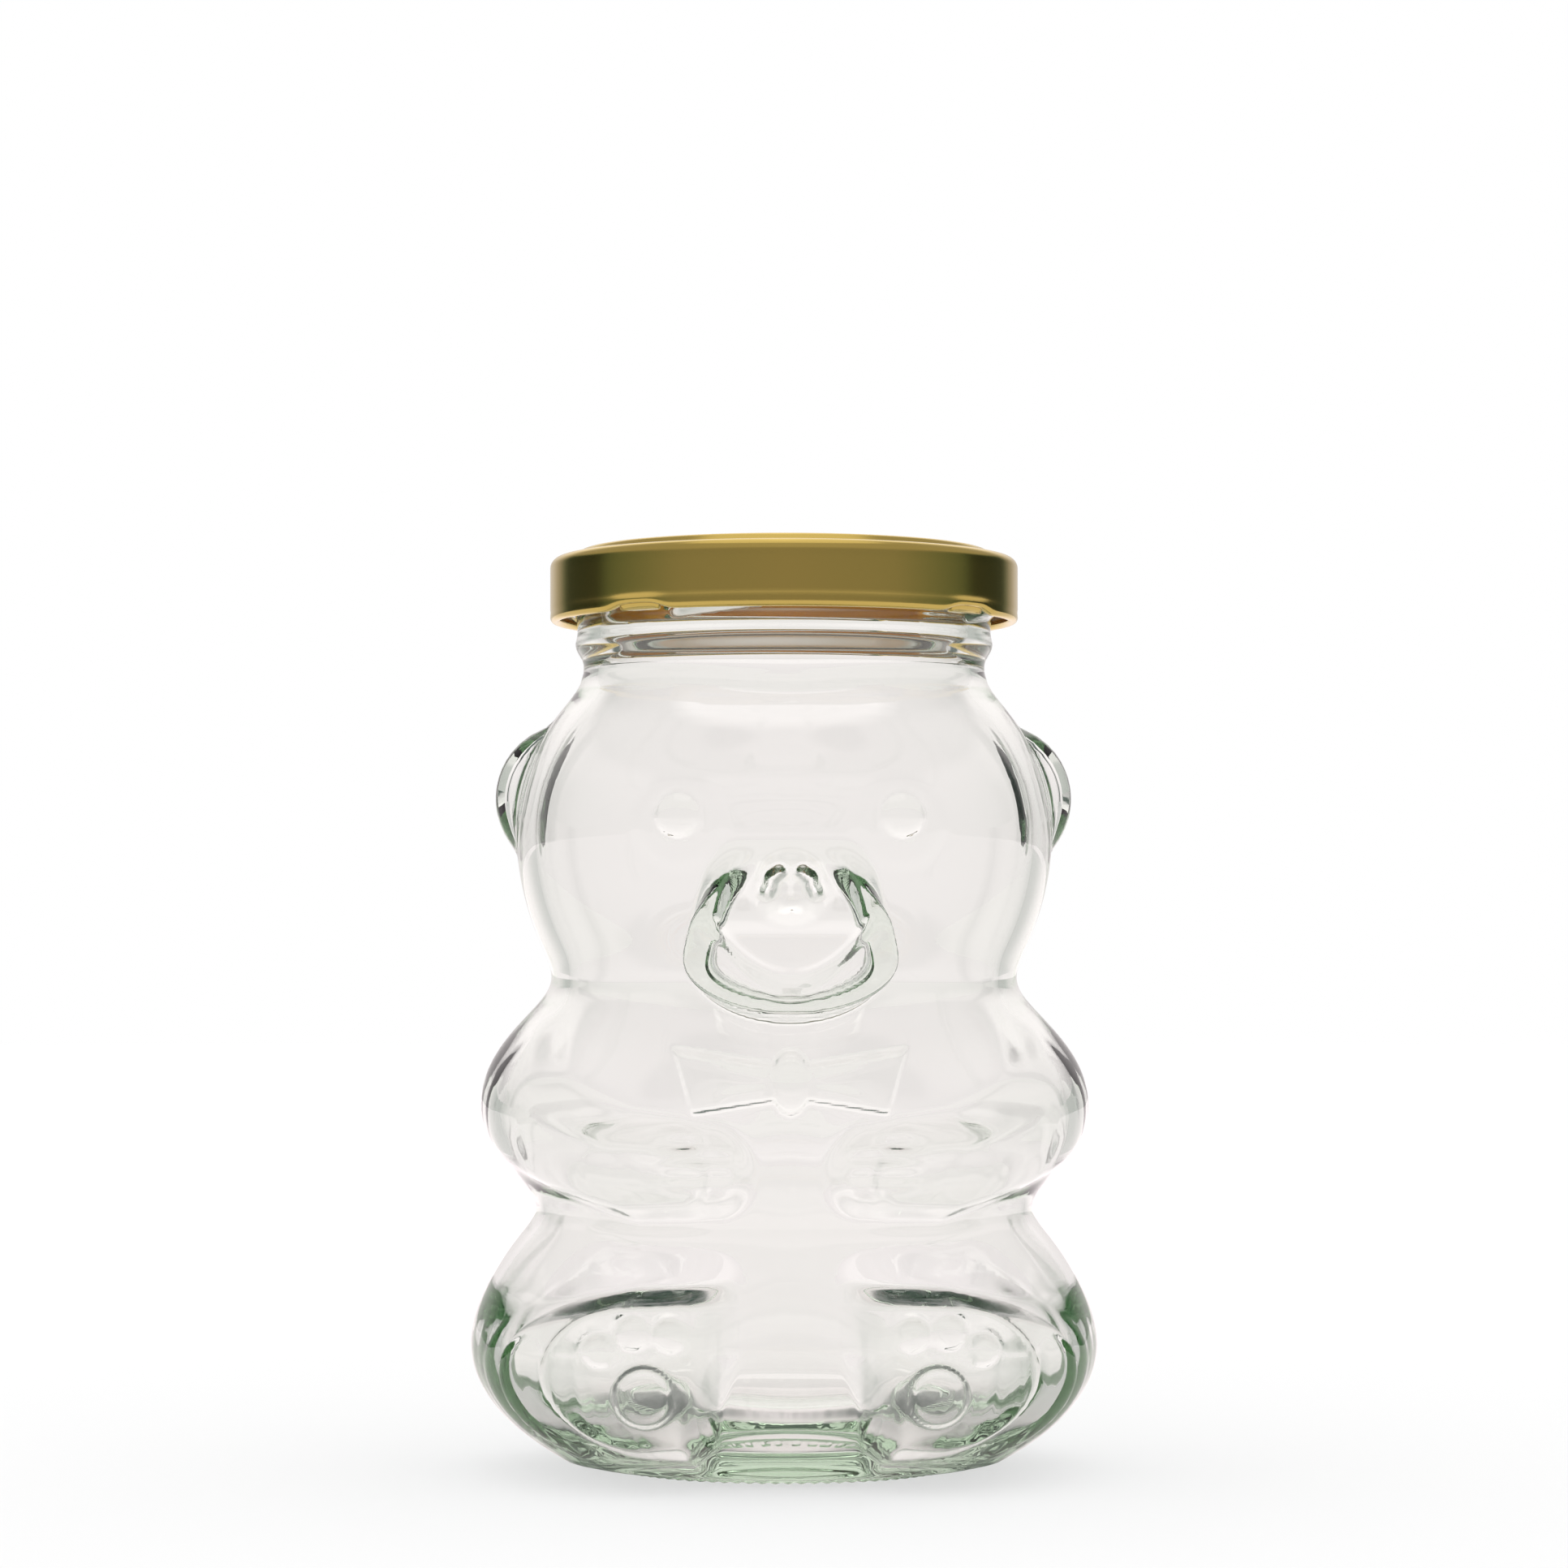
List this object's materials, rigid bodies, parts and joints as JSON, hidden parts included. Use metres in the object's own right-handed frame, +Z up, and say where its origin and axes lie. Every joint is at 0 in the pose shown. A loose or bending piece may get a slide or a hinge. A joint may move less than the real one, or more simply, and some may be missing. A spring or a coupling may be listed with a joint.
{
  "type": "honey jar",
  "caption": "Clear glass honey jar shaped as a sitting bear, with a gold twist-off metal lid and its sealing ring.",
  "frame": {"origin": "on the plane that the foot ring stands on, in the middle of the object's width and depth, 3.89 mm in front of the axis of the neck and lid", "axes": "+Z up, parallel to the axis of the neck and lid, -Y out of the bear's face, +X towards the bear's left paw"},
  "size_m": [0.0886, 0.0827, 0.1292],
  "materials": {
    "glass": "clear, faintly green where it is thick",
    "gold_tinplate": "satin gold lacquer over tinplate",
    "sealing_compound": "matt, soft"
  },
  "bodies": {
    "jar": {"jar": "glass"},
    "seal": {"seal_ring": "sealing_compound"},
    "lid": {"lid": "gold_tinplate"}
  },
  "joints": [
    {"name": "lid_lift", "type": "slide", "parent": "jar", "child": "seal", "axis": [0, 0, 1], "range_m": [0, 0.04]},
    {"name": "lid_turn", "type": "hinge", "parent": "seal", "child": "lid", "pos_m": [0, 0.00389, 0.12], "axis": [0, 0, 1], "range_deg": [-42, 0]}
  ]
}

* **INSTRUCTIONS FOR THE TASK**:
Print the material once more, exactly.

* **TASK RESPONSE**:
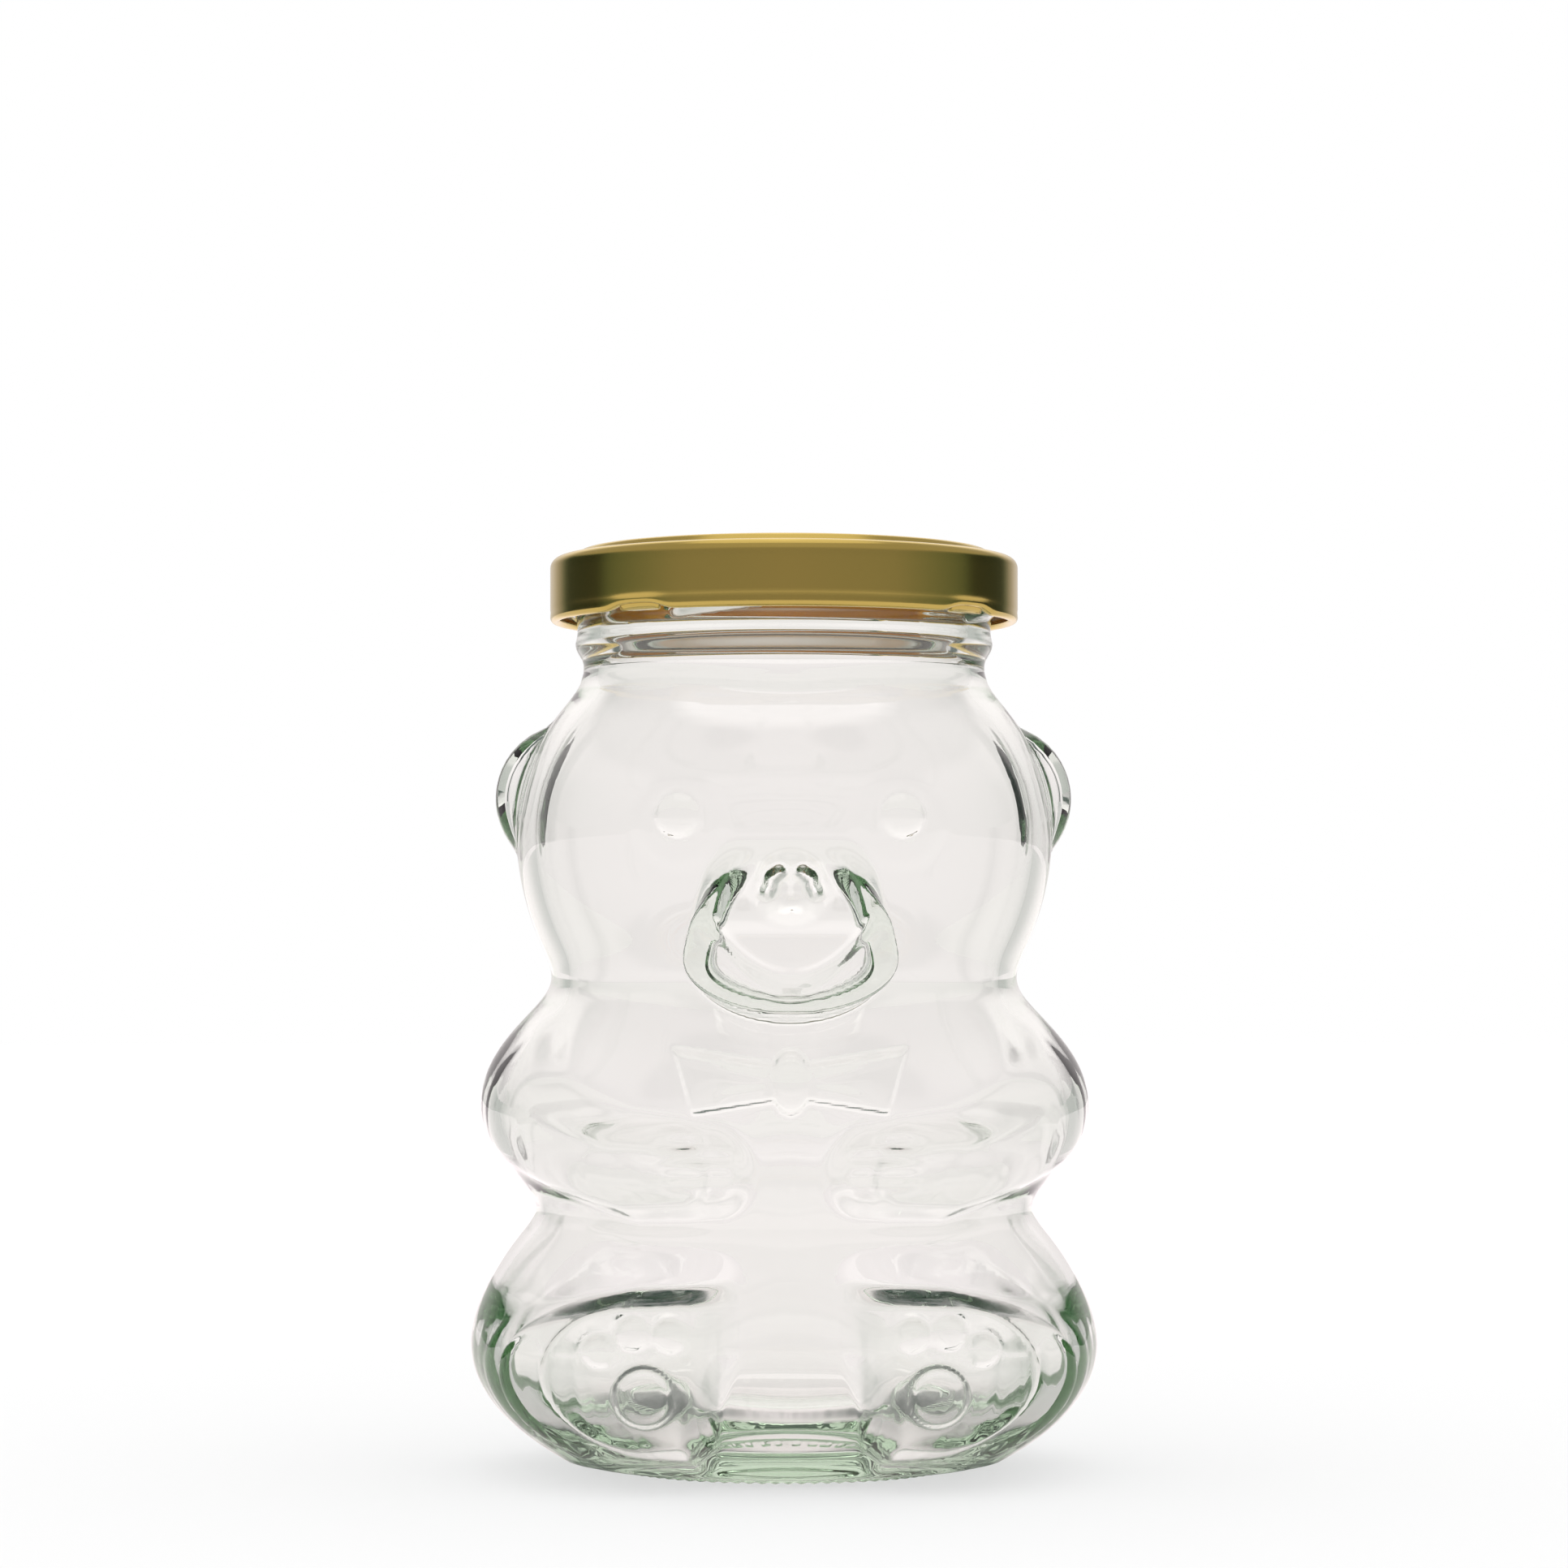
List this object's materials, rigid bodies, parts and joints as JSON, hidden parts included. Use metres in the object's own right-handed frame, +Z up, and say where its origin and axes lie. Every joint is at 0 in the pose shown. A loose or bending piece may get a slide or a hinge. A joint may move less than the real one, or more simply, and some may be missing. A spring or a coupling may be listed with a joint.
{
  "type": "honey jar",
  "caption": "Clear glass honey jar shaped as a sitting bear, with a gold twist-off metal lid and its sealing ring.",
  "frame": {"origin": "on the plane that the foot ring stands on, in the middle of the object's width and depth, 3.89 mm in front of the axis of the neck and lid", "axes": "+Z up, parallel to the axis of the neck and lid, -Y out of the bear's face, +X towards the bear's left paw"},
  "size_m": [0.0886, 0.0827, 0.1292],
  "materials": {
    "glass": "clear, faintly green where it is thick",
    "gold_tinplate": "satin gold lacquer over tinplate",
    "sealing_compound": "matt, soft"
  },
  "bodies": {
    "jar": {"jar": "glass"},
    "seal": {"seal_ring": "sealing_compound"},
    "lid": {"lid": "gold_tinplate"}
  },
  "joints": [
    {"name": "lid_lift", "type": "slide", "parent": "jar", "child": "seal", "axis": [0, 0, 1], "range_m": [0, 0.04]},
    {"name": "lid_turn", "type": "hinge", "parent": "seal", "child": "lid", "pos_m": [0, 0.00389, 0.12], "axis": [0, 0, 1], "range_deg": [-42, 0]}
  ]
}